A spokesman for Biden emphasized on Wednesday that because of the way "minimization" works, there was no way for officials in the Obama era to single out Flynn or anyone else as a part of these practices. They couldn't see the names of the "U.S. Persons" beforehand.
They were working from reports about ongoing targets of surveillance — people such as Russia's then-ambassador to the United States.
Why was Flynn talking with targets of U.S. spying?
Flynn was Trump's foreign policy adviser in the campaign before he briefly became national security adviser. He and other members of the forthcoming Trump administration-in-waiting began reaching out to foreign officials after the 2016 election.
During that time, people in the Obama administration likely began to see new references to "U.S. Persons" in their reporting streams. Many of them, it's now clear, asked to see who was involved.
Some of the officials are boldfaced names from that era including Biden, then-U.N. Ambassador Samantha Power, then-CIA Director John Brennan and others. But many of the names in the intelligence materials are lower-level State, Treasury, CIA and other nonpartisan career officials. Some of the names are redacted, suggesting they remain on duty in the national security world.
There are more than 30 names in the directory.

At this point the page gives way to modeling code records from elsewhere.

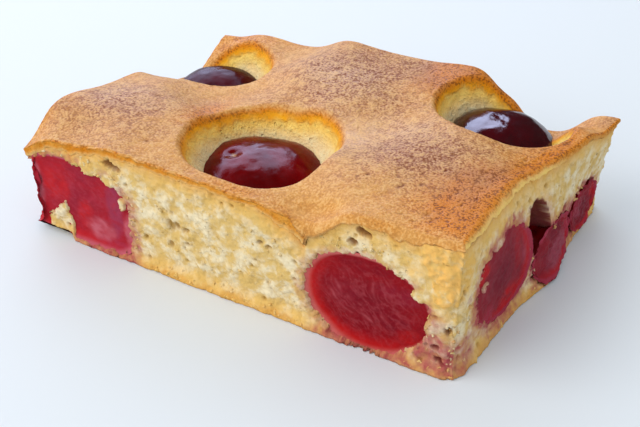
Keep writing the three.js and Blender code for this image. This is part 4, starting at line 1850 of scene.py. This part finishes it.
@dataclass
class Cherry:
    """One cherry: a pressed ball with its skin's wrinkles, flattened where a side cuts it."""

    fruit: Fruit
    skin: bpy.types.Material
    flesh: bpy.types.Material
    slot: str
    fineness: int = 6
    dome: float = 0.25
    above_base: float = 0.15
    wrinkle: Relief = Relief(5.0, 0.16)
    pucker: Relief = Relief(1.6, 0.05)
    face_wave: Relief = Relief(2.0, octaves=4)
    face_rough: Pair = (0.05, 1.6)
    corner_roll: Ease = Ease(2.6, 0.0, 1.4)
    corner_wave: Relief = Relief(2.5, 0.8, middle=1.0)
    flow_turn: float = -52.0
    flow_stretch: float = 3.2
    flow_wave: Pair = (4.5, 2.4)
    flow_plane: float = 3.0
    strand_size: float = 1.3
    strand_fade: Pair = (0.8, 2.1)
    strand_thin: float = 4.0
    strand_reach: Ease = Ease(0.95, 0.45, 0.36)
    net: Relief = Relief(1.7, 6.0)
    net_strength: float = 0.14
    vein_bend: float = 0.6
    vein_wave: Pair = (1.3, 0.35)
    vein_fade: Relief = Relief(2.4, 1.2, middle=0.55)
    vein_core: Ease = Ease(0.4, 0.05, 0.45)
    vein_glow: Ease = Ease(1.3, 0.2, 0.2)
    # Painted light: the bright rim shows, and the pale edge widens, on the side of the face turned towards
    # rim_from.
    rim_from: Pair = (-0.7, -0.7)
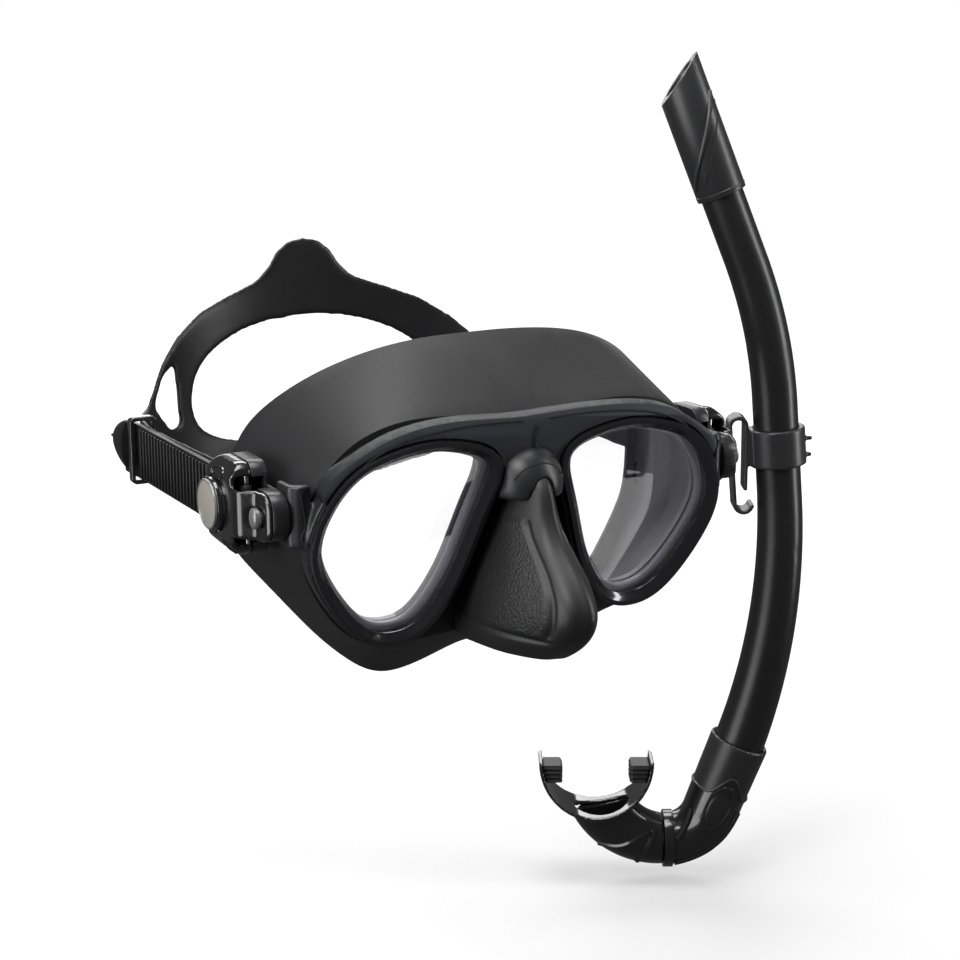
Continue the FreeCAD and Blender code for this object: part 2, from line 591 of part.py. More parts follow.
def swivel_ring(end):
    """Ring at the elbow's mouth in which the mouthpiece turns."""
    ring_solid = Part.makeCylinder(12.6, 4.0, end + Vector(2.2, 0, 0), Vector(-1, 0, 0))
    return placed(ring_solid.cut(Part.makeCylinder(ELBOW_R, 2.2, end + Vector(2.2, 0, 0), Vector(-1, 0, 0)))
                  .cut(Part.makeCylinder(9.6, 9, end + Vector(3, 0, 0), Vector(-1, 0, 0))))


def throat_section(start, share, grow):
    """Oval across the mouthpiece's throat, a share of the way along its turn."""
    lean = -90 - MOUTH_TURN * share
    side = Vector(-heading(lean).z, 0, heading(lean).x)
    point = start + Vector(0, 0, MOUTH_BEND) + side * MOUTH_BEND
    short = 11.2 - 1.6 * share + grow
    ellipse = Part.Ellipse(Vector(0, 0, 0), short + 0.01 + 4.4 * share, short)
    wire = Part.Wire(ellipse.toShape())
    wire.Placement = FreeCAD.Placement(point, Rotation(side, Vector(0, 1, 0), heading(lean), "XYZ"))
    return wire, heading(lean)


def throat(start, grow):
    """Loft of the mouthpiece's throat: a circle that turns upwards and widens into an oval."""
    steps = 4
    sections = [throat_section(start, i / steps, grow)[0] for i in range(steps + 1)]
    return Part.makeLoft(sections, True, False)


def airway(start):
    """Way through the throat and on through the lip shield."""
    mouth, way = throat_section(start, 1.0, -2.4)
    return throat(start, -2.4).fuse(Part.Face(mouth).extrude(way * 14))


def mouthpiece(end):
    """Soft throat, and the round spigot that turns in the elbow's ring."""
    start = end + Vector(-2.0, 0, 0)
    solid = throat(start, 0)
    bore = airway(start)
    spigot = Part.makeCylinder(9.5, 3.6, start + Vector(1.6, 0, 0), Vector(-1, 0, 0))
    spigot = spigot.cut(Part.makeCylinder(7.8, 6.0, start + Vector(3, 0, 0), Vector(-1, 0, 0)))
    return placed(solid.cut(bore).fuse(spigot).cut(flange_cylinder(start, FLANGE_R + FLANGE_T)))


def flange_centre(start):
    """Centre of the lip shield's curve."""
    return start + Vector(-30.0, 0, 37.9)


def flange_cylinder(start, radius):
    """Round bar across the mouthpiece that the lip shield bends round."""
    return Part.makeCylinder(radius, 80, flange_centre(start) + Vector(0, -40, 0), Vector(0, 1, 0))


def lip_shield(end):
    """Curved shield that lies between the lips and the teeth."""
    start = end + Vector(-2.0, 0, 0)
    shell = flange_cylinder(start, FLANGE_R + FLANGE_T).cut(flange_cylinder(start, FLANGE_R))
    ball = Part.makeSphere(1.0)
    scale = Matrix()
    scale.scale(FLANGE_HALF + 14, FLANGE_HALF, FLANGE_R + 12)
    limit = ball.transformGeometry(scale)
    limit.translate(flange_centre(start) + Vector(0, 0, -4))
    lowered = box((-200, -60, -300), (0, 60, flange_centre(start).z + 0.5))
    shell = shell.common(limit).common(lowered)
    return placed(shell.cut(airway(start)))


def bite_tab(end, side):
    """Lug that the teeth grip, inside one end of the lip shield."""
    start = end + Vector(-2.0, 0, 0)
    centre = flange_centre(start)
    outer = FLANGE_R - 0.05
    block = box((outer - 8.5, -5.5, -9.5), (outer, 5.5, -1.5))
    block = block.common(Part.makeCylinder(outer, 80, Vector(0, -40, 0), Vector(0, 1, 0)))
    upright = [e for e in block.Edges if abs(e.Vertexes[0].Point.z - e.Vertexes[-1].Point.z) > 5]
    block = block.makeFillet(0.8, upright[:2]) if len(upright) > 1 else block
    if side < 0:
        block = mirrored(block)
    block.translate(centre)
    return placed(block)


def keeper():
    """Collar that slides on the tube, with the sprung hook that takes the mask's strap."""
    way = heading(MID_LEAN)
    high = Vector(MID_R, 0, MID_HIGH)
    start = high + way * 10.8
    collar = Part.makeCylinder(KEEPER_R, KEEPER_H, start, way)
    block = box((-14.6, -HOOK_WIDTH / 2, -22.6), (-6, HOOK_WIDTH / 2, -7.4))
    nubs = [rod(1.0, (10.5, 0, z), (14.4, 0, z)) for z in (-11.5, -18.5)]
    centre_line = [Vector(-13.6, 0, -33.2), Vector(-14.0, 0, -6.0)]
    top_turn = Part.Arc(centre_line[1], Vector(-17.4, 0, -2.2), Vector(-20.8, 0, -6.2)).toShape()
    outer_leg = Part.makeLine(Vector(-20.8, 0, -6.2), Vector(-17.8, 0, -38.6))
    low_turn = Part.Arc(Vector(-17.8, 0, -38.6), Vector(-14.2, 0, -42.8), Vector(-10.4, 0, -39.4)).toShape()
    lines = [Part.makeLine(*centre_line), top_turn, outer_leg, low_turn]
    hook_parts = []
    for edge in lines:
        start_point = edge.Vertexes[0].Point
        tangent = edge.tangentAt(edge.FirstParameter)
        normal = tangent.cross(Vector(0, 1, 0))
        half = Vector(0, HOOK_WIDTH / 2, 0)
        wall = normal * (HOOK_T / 2)
        profile = Part.makePolygon([start_point + half + wall, start_point - half + wall,
                                    start_point - half - wall, start_point + half - wall,
                                    start_point + half + wall])
        hook_parts.append(Part.Wire([edge]).makePipeShell([Part.Wire(profile.Edges)], True, True))
    solid = collar.multiFuse([block] + nubs + hook_parts)
    return placed(solid.cut(Part.makeCylinder(TUBE_R + 0.08, 80, high - way * 20, way)))


# ---------------------------------------------------------------- nodes
def main():
    """Builds every node and writes its STEP file."""
    shell = buckle_shell()
    elbow_solid, mouth_end = elbow()
    sided = {
        "bezel": bezel(), "lens": lens(), "lens_gasket": lens_gasket(), "pivot_rivet": pivot_rivet(),
        "buckle_base": buckle_base(shell), "buckle_cover": buckle_cover(shell), "roller": roller(),
        "roller_axle": roller_axle(), "pawl": pawl(), "pawl_pin": pawl_pin(),
        "release_button": release_button(), "button_disc": button_disc(),
        "button_spring": button_spring(), "strap_end": strap_end(), "keeper_ring": keeper_ring(),
    }
    nodes = {
        "main_frame": main_frame(), "brow_bar": brow_bar(), "bridge_hood": bridge_hood(),
        "skirt": skirt(), "seal_lip": seal_lip(), "nose_pocket": nose_pocket(), "headband": headband(),
        "snorkel_tube": snorkel_tube(), "top_sleeve": top_sleeve(), "elbow": elbow_solid,
        "elbow_badge": elbow_badge().cut(elbow_solid), "swivel_ring": swivel_ring(mouth_end).cut(elbow_solid),
        "mouthpiece": mouthpiece(mouth_end), "lip_shield": lip_shield(mouth_end),
        "bite_tab_right": bite_tab(mouth_end, -1), "bite_tab_left": bite_tab(mouth_end, 1),
        "snorkel_keeper": keeper(),
    }
    for name, shape in sided.items():
        nodes[name + "_left"] = shape
        nodes[name + "_right"] = mirrored(shape)
    os.makedirs("parts", exist_ok=True)
    for name, shape in nodes.items():
        shape.exportStep(f"parts/{name}.step")
        extent = shape.BoundBox
        print(f"{name:22s} solids {len(shape.Solids)} valid {shape.isValid()} volume {shape.Volume:9.1f} "
              f"x {extent.XMin:7.1f} {extent.XMax:7.1f} y {extent.YMin:7.1f} {extent.YMax:7.1f} "
              f"z {extent.ZMin:7.1f} {extent.ZMax:7.1f}")


main()
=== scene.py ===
"""Looks of the snorkel mask set: a two-lens diving mask with its strap harness, and its snorkel.

Row frame in metres: +Z up, the mask looks along -Y, +X is the wearer's left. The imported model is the
fixed frame. Each sub-assembly is a class that builds its own pieces. Sizes are in millimetres.
"""

import json
import logging
import math
from dataclasses import dataclass
from enum import Enum
from functools import cache
from typing import Sequence

import bmesh
import bpy
from mathutils import Matrix, Vector
from mathutils.bvhtree import BVHTree

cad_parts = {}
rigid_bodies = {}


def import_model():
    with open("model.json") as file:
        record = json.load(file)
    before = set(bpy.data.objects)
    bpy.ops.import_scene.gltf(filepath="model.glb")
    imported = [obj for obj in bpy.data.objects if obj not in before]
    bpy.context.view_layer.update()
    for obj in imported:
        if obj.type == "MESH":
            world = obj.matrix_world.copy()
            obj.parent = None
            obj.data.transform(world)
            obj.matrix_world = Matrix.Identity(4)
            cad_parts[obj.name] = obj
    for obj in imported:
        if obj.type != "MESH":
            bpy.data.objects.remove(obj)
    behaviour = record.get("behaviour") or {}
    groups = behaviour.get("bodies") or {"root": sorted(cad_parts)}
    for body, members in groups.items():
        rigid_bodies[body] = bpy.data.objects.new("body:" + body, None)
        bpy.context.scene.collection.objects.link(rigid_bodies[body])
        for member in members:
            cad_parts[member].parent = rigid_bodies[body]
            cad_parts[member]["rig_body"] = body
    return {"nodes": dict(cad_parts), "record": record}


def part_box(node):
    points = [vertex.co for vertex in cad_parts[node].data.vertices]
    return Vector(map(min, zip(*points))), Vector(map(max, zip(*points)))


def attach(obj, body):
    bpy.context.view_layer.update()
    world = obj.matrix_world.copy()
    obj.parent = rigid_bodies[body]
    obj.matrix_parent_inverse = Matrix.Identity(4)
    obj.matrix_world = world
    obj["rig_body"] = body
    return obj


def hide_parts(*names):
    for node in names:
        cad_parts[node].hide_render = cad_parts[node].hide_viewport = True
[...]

What did all those people want to know?
Those details aren't clear, but it's possible to surmise based on some context clues. Two of the people, for example, are the then-U.S. ambassador to Italy and the then-deputy chief of mission at the embassy in Rome. They both submitted unmasking requests on the same day — Dec. 6, 2016 — the newly released records show.
It's possible they were looking at intelligence reports about the Italian or another European government, saw a reference to communications with a "U.S. Person" and asked to see who it was.
So this is how the FBI knew about Flynn's conversation with the Russian ambassador?
Right. It was surveilling the ambassador and heard when he made contact with Flynn. So the FBI also knew that Flynn asked Russia's then-ambassador to ask the Kremlin not to retaliate against the punitive measures the outgoing Obama administration was imposing.
But when Flynn talked about that conversation after it was revealed by The Post, he said he hadn't discussed sanctions. Vice President Pence repeated as much.
The FBI and Justice Department knew that wasn't true and worried Flynn could be opening himself up to blackmail, because the Russians could threaten to expose what really had been said. Subsequent investigations also have revealed a number of issues with the procedures, or lack thereof, observed by the FBI and Justice Department at this time.
Were other people in the Trump camp swept up like Flynn was?
Probably, but there is no definitive accounting as the intelligence community has provided about Flynn. Senate Judiciary Committee Chairman Sen. Lindsey Graham, R-S.C., said Wednesday he wants to know about all the people in the Trump camp who might have been swept up or unmasked in this kind of surveillance.
With Trump's allies holding the reins of the intelligence community, that could be forthcoming.
Was this "unmasking" illegal?
No. It's common for officials of sufficient seniority. The intelligence agencies get thousands of unmasking requests every year. And the relevant agencies keep records about who makes the requests, as this week's developments have confirmed.
What may have been illegal was when an official in the White House, reviewing these reports and having unmasked Flynn, revealed some of that information to The Washington Post's David Ignatius for a column published Jan. 12, 2017. That sparked the series of events that led to Flynn's defenestration.
Will anyone be charged?
The groundwork has been laid, but it isn't clear if there is any criminal investigation underway.
Investigators, however, could try to use this now-public material to try to link people in the list to Ignatius. Trump has cited what he called the "crimes" from the Obama era and promoted a hashtag, "Obamagate," suggesting that some kind of reckoning might be coming.
Trump also may conclude the better strategy is simply to try the case in the court of public opinion, lumping Biden in with the alleged abuse of power and lawbreaking.
That was the approach taken by Trump's campaign manager, Brad Parscale, who said: "Americans have a right to know the depth of Biden's involvement in the setup of Gen. Flynn to further the Russia collusion hoax."